Indeed, Article 1 Section 4 of the United States Constitution specifies that “The Times, places and Manner of holding Elections for Senators and Representatives shall by prescribed in each State by the Legislature.”
I think Trump and his supporters had a point in arguing these changes were possibly illegal. But enough to reverse this election? I don’t think so. That’s because there were the rules—like them or not—that everyone implicitly or explicitly agreed to before this election.
Still, this is why tens millions of Americans believe the election was rigged. Unfortunately, Trump led them to believe that somehow the results could be invalidated when the electoral college numbers were reported to Congress. He even thought that vice president Pence could throw out the results. But Pence, who actually understands the constitution and is an honorable man, would not violate the law. Good for him.

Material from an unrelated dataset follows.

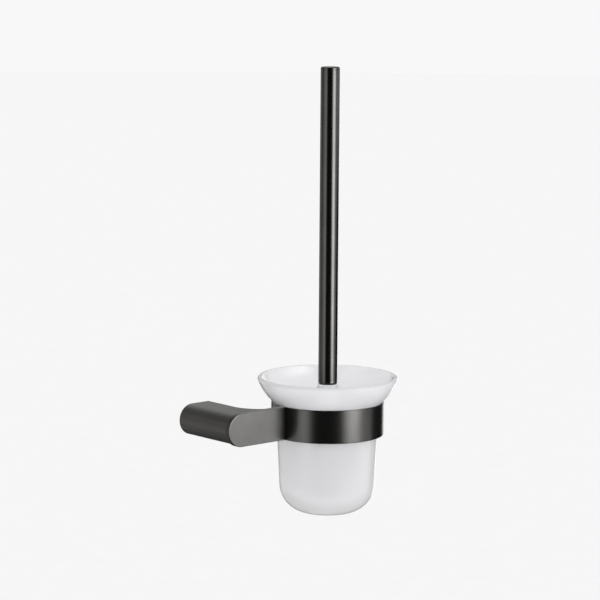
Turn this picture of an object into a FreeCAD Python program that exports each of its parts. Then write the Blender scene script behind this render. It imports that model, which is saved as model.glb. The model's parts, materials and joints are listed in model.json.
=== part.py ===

However, that does leave with an obligation to investigate voting rules at the states and may even more. The same section of the Congress says, “but the Congress may at any time by Law make or alter such Regulations.”
It is ultimately up to each state legislature to amend and update voting rules. But Congress can and should investigate. It should expose irregularities and pressure states to ensure that voting is always fair.
Doing It Right in the Sunshine State
In 2000, after disputed voting practices in Florida turned the election to Republican George W. Bush—you remember him; he’s the guy who set the United States on the road to a disastrous war in 2003 based in part of the claim that the Iraqis had weapons of mass destruction, a charge he basically conceded was not true in his later memoir—Florida changed and amended its voting practices for the better.
If they did the same in other states, most Americans might again have confidence that, regardless of an outcome, the voting process was fair. That could be a legacy of the last great Trump controversy that every fair-minded person could agree was good.